Monuments in the park
The Glorieta gazebo in the center of the park, erected in 1911, still serves for weekly public concerts by the city's Philharmonic Band. North of the Glorieta is a bust of Leoncio Vidal, the War of Independence colonel who died on that spot fighting Spanish forces, and for whom the Park is named. Next to this bust is an obelisk, the first monument erected in the park, dedicated to the priest who migrated from the coastal town of Remedios with other families and founded the city. Between these monuments is a statue of “el niño de la bota” (The Boy with the Leaking Boot), one of the symbols of the city. This bronze statue depicts a boy with a leaking boot in his hand. The original base was changed to a more contemporary red granite in the 1960s, and remained that way until the 1990s when, in an effort to recover the original design, the city restored it to its original form; however, the use of cheap materials has corroded the base. South of that statue is another, a 1924 bronze statue of Marta Abreu, a local patron much loved by the people of Santa Clara.
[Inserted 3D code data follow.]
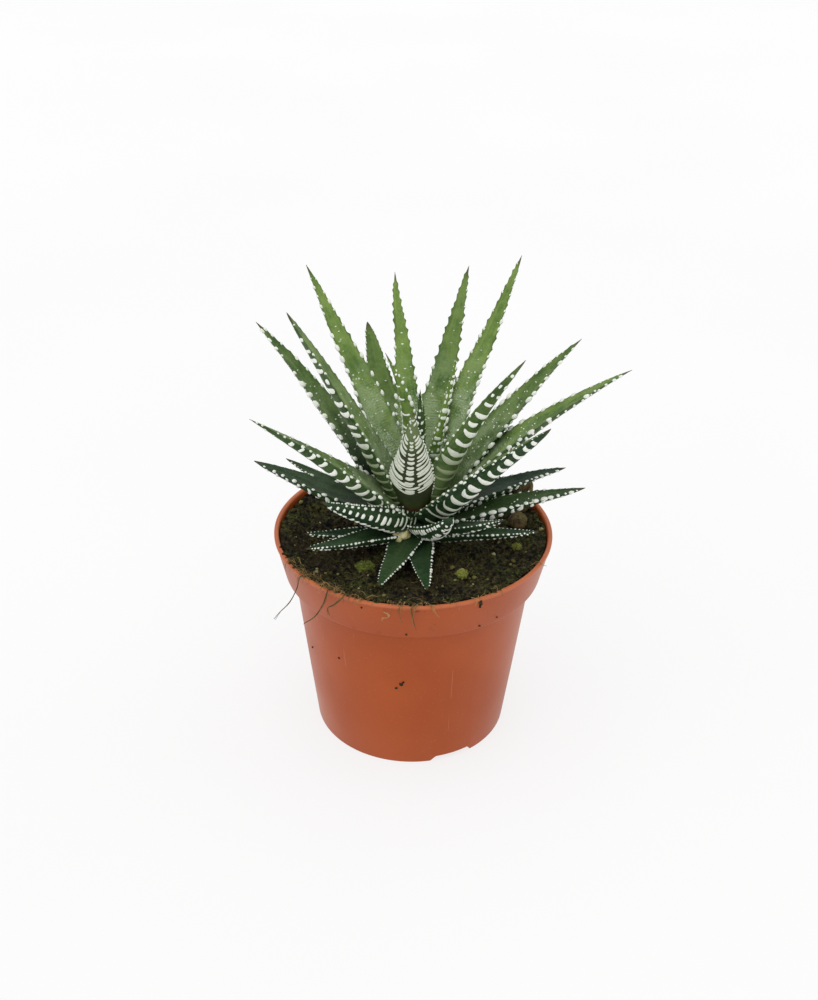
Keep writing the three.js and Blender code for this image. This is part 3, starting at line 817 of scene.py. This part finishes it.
class Blade:
    """The shape of one leaf: a shallow bow for its midrib, and a section that narrows to the tip."""

    def __init__(self, leaf, seed):
        heading, climb = math.radians(leaf["turn"]), math.radians(leaf["lift"])
        outward = np.array((math.cos(heading), math.sin(heading), 0.0))
        along = outward * math.cos(climb) + (0, 0, math.sin(climb))
        self.upper = np.array((0, 0, math.cos(climb))) - outward * math.sin(climb)
        self.length, self.width, self.thick = leaf["length"], leaf["width"], leaf["thick"]
        self.taper, self.foot, self.shoulder = leaf["taper"], leaf["foot"], leaf["shoulder"]
        self.twist, self.unwind, self.seed = math.radians(leaf["twist"]), leaf["unwind"], seed
        root = outward * leaf["reach"] + (CROWN_X, 0, leaf["height"])
        tip = root + along * self.length
        self.stops = root, (root + tip) / 2 - self.upper * 2 * leaf["sag"] * self.length, tip

    def breadth(self, t):
        shoulder = smooth(t, 0, self.shoulder)
        return np.maximum(0.012, np.maximum(0, 1 - t) ** self.taper * (self.foot + (1 - self.foot) * shoulder))

    def half_width(self, t):
        return self.width / 2 * self.breadth(t)

    def frame_at(self, t):
        t = np.asarray(t, float)[:, None]
        root, knee, tip = self.stops
        spot = root * (1 - t) ** 2 + knee * 2 * t * (1 - t) + tip * t * t
        forward = (knee - root) * (1 - t) + (tip - knee) * t
        forward /= np.linalg.norm(forward, axis=1)[:, None]
        across = np.cross(forward, self.upper)
        across /= np.linalg.norm(across, axis=1)[:, None]
        sway = 0.006 * np.sin(t * 7 + self.seed) + 0.002 * np.sin(t * 17 + 2 * self.seed)
        spot = spot + across * sway * self.length * t * (1 - t) * 4
        face = np.cross(across, forward)
        twist = self.twist * (1 - self.unwind * t)
        c, s = np.cos(twist), np.sin(twist)
        return spot, forward, across * c + face * s, face * c - across * s

    def skin(self, t, q, back, rise=0.0, shift=0.0):
        """Points on the leaf: q is -1 at one edge and 1 at the other, rise is over the skin, shift is
        sideways."""
        t, q = np.broadcast_arrays(np.asarray(t, float), np.asarray(q, float))
        shape = t.shape
        t, q = t.ravel(), q.ravel()
        rise = np.broadcast_to(rise, shape).ravel()
        spot, _, across, face = self.frame_at(np.clip(t, 0, 1))
        half = self.half_width(t)
        deep = self.thick * self.width * self.breadth(t) ** 0.9
        sine, cosine = np.sin(q * math.pi / 2), np.maximum(0, np.cos(q * math.pi / 2))
        soft = np.maximum(cosine, 0.06)
        if back:
            x, y = half * sine, -deep * cosine**1.5
            nx, ny = 1.5 * deep * np.sqrt(soft) * sine, -half * soft
        else:
            x, y = half * sine, -0.1 * half * cosine**2
            nx, ny = -0.2 * half * sine * soft, half * soft
        size = np.hypot(nx, ny)
        x, y = x + rise * nx / size + shift, y + rise * ny / size
        return (spot + across * x[:, None] + face * y[:, None]).reshape(*shape, 3)


def tubercle(form, blade, run, middle, span, half, rise, white, back=True, bow=0.0, curl=0.0, lean=0.0):
    """A raised white pad. run and half are along the leaf in millimetres, middle and span across it from
    -1 to 1. bow draws its outer parts toward the tip with the rest of its band, lean draws only the side
    at 1, and curl turns up its own two ends."""
    wide = span * math.pi / 2 * blade.half_width(run / blade.length)
    columns = max(5, int(wide / 0.4) + 3)
    u = np.linspace(-1, 1, columns)[1:-1]
    u = np.concatenate([[-1], np.sign(u) * np.abs(u) ** 0.85, [1]])
    blunt = 3.4 + 3.2 * min(1, wide / (half * 8))
    bulge = np.maximum(0, 1 - np.abs(u) ** blunt) ** (1 / 2.2)
    bulge *= 1 + 0.18 * np.sin(u * wide * 0.8 + run * 3)
    q = middle + u * span
    run_at = run + bow * np.abs(q) ** 1.4 + lean * q + curl * np.abs(u) ** 3
    v = np.array((-1, -0.6, 0, 0.6, 1))
    lift = np.array((-0.14, 0.72, 1, 0.72, -0.14))
    inner = slice(1, -1)
    t = (run_at[inner, None] + v[None] * half * bulge[inner, None]) / blade.length
    high = np.where(lift[None] < 0, lift[None], lift[None] * rise * bulge[inner, None] ** 0.5)
    body = blade.skin(t, np.broadcast_to(q[inner, None], t.shape), back, high)
    ends = blade.skin(run_at[[0, -1]] / blade.length, q[[0, -1]], back, -0.12)
    form.add(np.vstack([body.reshape(-1, 3), ends]), capped(len(body), len(v)), 1, white=white)


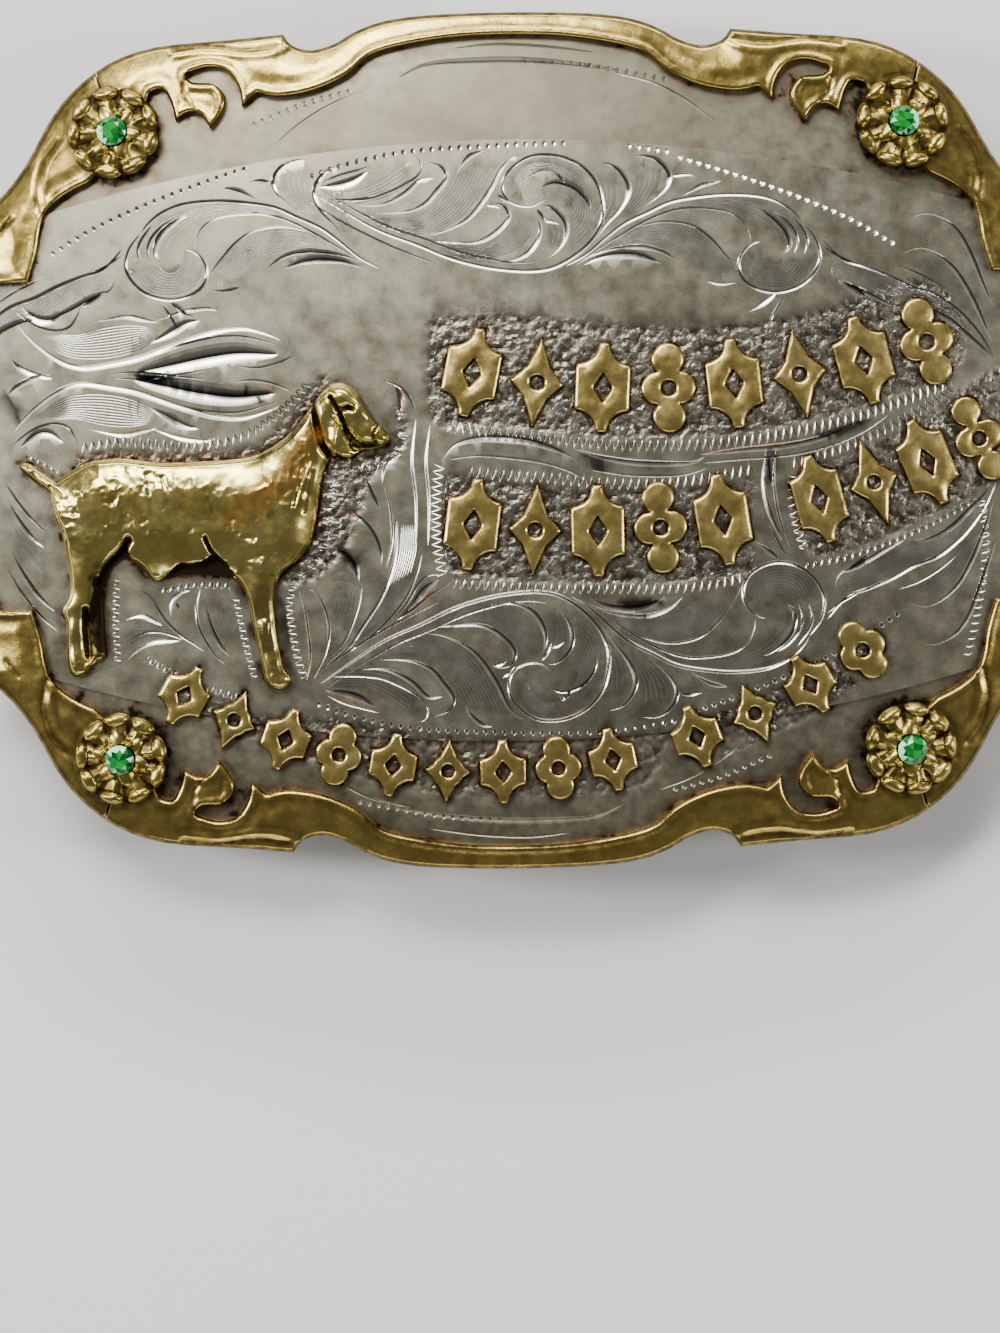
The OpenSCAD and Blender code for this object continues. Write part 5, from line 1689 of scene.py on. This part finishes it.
# A round cut stone: table, star, kite and girdle facets above, and a pointed pavilion below. Each facet has
# its own points, to stay flat, and its own painted share of light; two kites side by side are painted as a
# flash
def makeStone(corner, place, radius, turn):
    n, scale = stone["sides"], buckle["stoneWidth"] / 2
    step = 2 * math.pi / n
    even = np.arange(n) * step + turn
    odd, fine = even + step / 2, np.arange(2 * n) * step / 2 + turn
    levels = ((even, stone["table"], stone["crown"]), (odd, stone["star"], stone["starHeight"]),
              (fine, 1.0, stone["girdleHalf"]), (fine, 1.0, -stone["girdleHalf"]),
              (odd, stone["pavilionRing"], -stone["pavilionHeight"]))
    vertices = np.concatenate([around(*level) for level in levels] +
                              [[(0, 0, stone["crown"]), (0, 0, -stone["pavilion"])]]) * scale
    e = np.arange(n)
    table, star, middle, culet = e, n + e, 7 * n, 7 * n + 1
    left, right = 2 * n + 2 * e, 2 * n + (2 * e + 2) % (2 * n)
    between = left + 1
    leftLow, betweenLow, rightLow = left + 2 * n, between + 2 * n, right + 2 * n
    pavilion = 6 * n + e
    tableNext, pavilionNext = np.roll(table, -1), np.roll(pavilion, -1)
    facets = [(middle, table, tableNext), (table, star, tableNext),
              (table, left, star), (star, right, tableNext), (star, left, between), (star, between, right),
              (left, leftLow, between), (between, leftLow, betweenLow),
              (between, betweenLow, right), (right, betweenLow, rightLow),
              (leftLow, pavilion, betweenLow), (betweenLow, pavilion, rightLow),
              (rightLow, pavilion, pavilionNext), (pavilion, culet, pavilionNext)]
    tris = np.concatenate([np.stack(np.broadcast_arrays(*facet), 1) for facet in facets])
    each = (vertices + (0, 0, stone["girdle"]))[tris.ravel()]
    rng = np.random.default_rng(int(abs(place[0] * 7 + place[1] * 3 + turn * 10)) + (place[1] > 0))
    glint = rng.beta(1.0, 1.7, len(tris))
    glint[:n] = rng.uniform(0.05, 0.80, n)
    first = int(rng.integers(n))
    for lit in (first, (first + 1) % n):
        glint[[lit + k * n for k in range(2, 6)]] = 1.0
    piece = writeMesh("stone_" + corner + "_green", seated(each, place, radius),
                      np.arange(len(each)).reshape(-1, 3), {"glint": np.repeat(glint, 3)}, 1.0)
    dress(piece, "green_stone", "stone_" + corner)


# Each corner: which way it lies from the middle, and how far its flower is turned
corners = {"bottom_left": (-1, -1, 0.25), "bottom_right": (1, -1, 0.05), "top_left": (-1, 1, 0.4),
           "top_right": (1, 1, 0.15)}
for corner, (sx, sy, turn) in corners.items():
    makeFlower(corner, (sx * buckle["flowerPlace"][0], sy * buckle["flowerPlace"][1]), turn)
print("flowers and stones are set")


# Back: the loop and the hook keep the model's own shape
for node in ("belt_loop", "hook_post"):
    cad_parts[node].data.materials.clear()
    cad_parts[node].data.materials.append(finishes["back_hardware"])


# Floor

floorLook = {"size": 3.0, "colour": (0.80, 0.79, 0.77)}  # metres


# A square of plain pale paper under the buckle
def makeFloor():
    half = floorLook["size"] / 2
    mesh = bpy.data.meshes.new("floor")
    square = [(-half, -half, 0), (half, -half, 0), (half, half, 0), (-half, half, 0)]
    mesh.from_pydata(square, [], [(0, 1, 2, 3)])
    floor = placed("floor", mesh)
    f = Finish("floor")
    paper = f.bump(f.noise(1.5, 4.0), 0.05, 0.1)
    mesh.materials.append(f.done(floorLook["colour"], 0.85, paper, 0.0))


makeFloor()
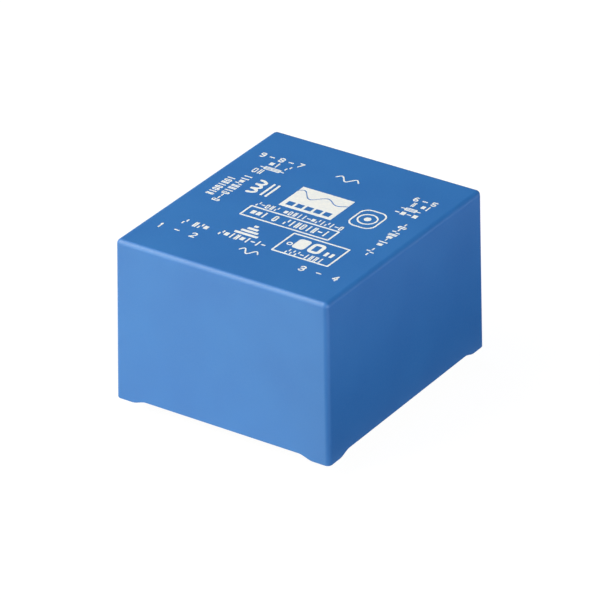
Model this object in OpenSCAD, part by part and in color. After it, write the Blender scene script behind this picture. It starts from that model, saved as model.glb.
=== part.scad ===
// Flat encapsulated mains transformer for printed circuit boards.
// Two wound bobbins sit on the legs of a lying U-I lamination stack, potted in a drafted moulded cup.
// Origin: centre of the terminal pattern, at the seating plane of the four corner feet. +Y points to the secondary row.

/* [Lamination stack] */
// Width of each leg of the U core
leg_w = 13; // [12:0.5:14]
// Width of the window between the two legs
window_w = 13; // [12.5:0.5:15]
// Length of the window
window_len = 39; // [37:1:42]
// Width of the yoke at each end of the window
yoke_w = 13; // [11:0.5:15]
// Height of the stack of laminations
stack_h = 21; // [16:1:26]

/* [Bobbins] */
// Clearance between a leg and the bobbin tube around it
sleeve_gap = 0.15; // [0.1:0.05:0.3]
// Wall of the bobbin tube
tube_t = 0.85; // [0.7:0.05:1.2]
// Thickness of the flanges
flange_t = 1; // [0.8:0.1:1.4]
// Corner radius of the flanges
flange_r = 2; // [1:0.5:3]
// Gap between the two bobbins in the window
bobbin_split = 0.2; // [0.1:0.1:0.6]
// Clearance between a bobbin and the yoke at each end
window_gap = 0.2; // [0.1:0.05:0.4]
// Height of the terminal rails
rail_h = 4.2; // [3.5:0.1:6]
// Reach of a rail past the terminal row
rail_margin = 2.5; // [1.5:0.25:3.5]
// Radius on the outer corners of a rail
rail_r = 1.2; // [0.5:0.1:2]
// Clearance round a lead in its flange hole
lead_gap = 0.15; // [0.1:0.05:0.3]

/* [Windings] */
// Radial build of the primary windings
primary_build = 4.6; // [3.6:0.1:4.9]
// Radial build of the secondary windings
secondary_build = 4.4; // [3.6:0.1:4.9]
// Corner radius of the finished windings
winding_r = 4; // [3:0.25:4.5]
// Clearance between a winding and its flanges
winding_gap = 0.2; // [0.1:0.05:0.5]
// Thickness of the insulation tape over a winding
tape_t = 0.3; // [0.1:0.1:0.4]

/* [Terminals] */
// Pitch of the board grid
pitch = 5; // [4.9:0.02:5.1]
// Diameter of a terminal pin
pin_d = 1; // [0.8:0.1:1.2]
// Length of a pin below the seating plane
pin_len = 3.7; // [3:0.1:4.6]
// Length of the chamfer at the tip of a pin
pin_tip = 0.3; // [0.1:0.05:0.35]
// Side of the square root that is pressed into the rail
root_w = 0.7; // [0.6:0.05:0.8]
// Height of the wrapping post above the rail
post_h = 3; // [2.8:0.1:4]
// Diameter of the primary leads
primary_lead_d = 0.6; // [0.4:0.1:0.8]
// Diameter of the secondary leads
secondary_lead_d = 0.9; // [0.6:0.1:1]
// Height of the leads above the rail
lead_rise = 1.9; // [1.8:0.1:2.1]

/* [Housing] */
// Wall of the cup at the mouth
wall = 1; // [0.9:0.1:1.6]
// Thickness of the closed top
top_t = 1.5; // [1.2:0.1:2.5]
// Draft of the two long walls, in degrees
draft_long = 1; // [0.5:0.1:1.5]
// Draft of the two short walls, in degrees
draft_short = 0.7; // [0.5:0.1:1.5]
// Radius of the upright outer edges
corner_r = 1.3; // [1.2:0.1:2.5]
// Radius of the outer edges round the top
edge_r = 1.2; // [0.8:0.1:1.2]
// Radius of the edges inside the cup
inner_r = 0.5; // [0.4:0.1:1.2]
// Clearance between the stack's ends and the short walls, at the top of the stack
end_gap = 0.1; // [0.05:0.05:0.6]
// Clearance between the bobbins and the long walls, at the top of the bobbins
side_gap = 2.55; // [2:0.05:4]
// Clearance between the bobbins and the inside of the top
top_gap = 1.5; // [1:0.1:3]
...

The base of her statue is said to be a time capsule, containing papers, magazines and objects collected during the construction and placed inside for future generations to find.
Buildings around the park
At the border of the park is the Santa Clara Libre Hotel (formerly the Santa Clara Hilton), considered by critics and the public to be very unattractive compared to the rest of the park, as it clashes with all the surrounding architecture both in scale and design. It is thought that the Cuban Revolution of 1959 caused the cancellation of further projects for higher towers in the plaza, which would have contributed to further destroying the existing colonial and eclectic architectural style of the plaza. However, the building is rich in history. The walls of the hotel still show multiple machine gun marks from the attack of Che Guevara and Camilo Cienfuegos' rebel forces during the 1959 revolt. The Teatro de La Caridad (Charity’s Theater) is one of the Eight Grand Theaters of the Cuban Colonial Era.[who?] Other buildings around the plaza include the Plaza Central Hotel, former City Hall and the Colonial de Santa Clara center of dance, and in the corner is the Museum of Decorative Arts, which houses one of the biggest collections of colonial decorative arts in the country.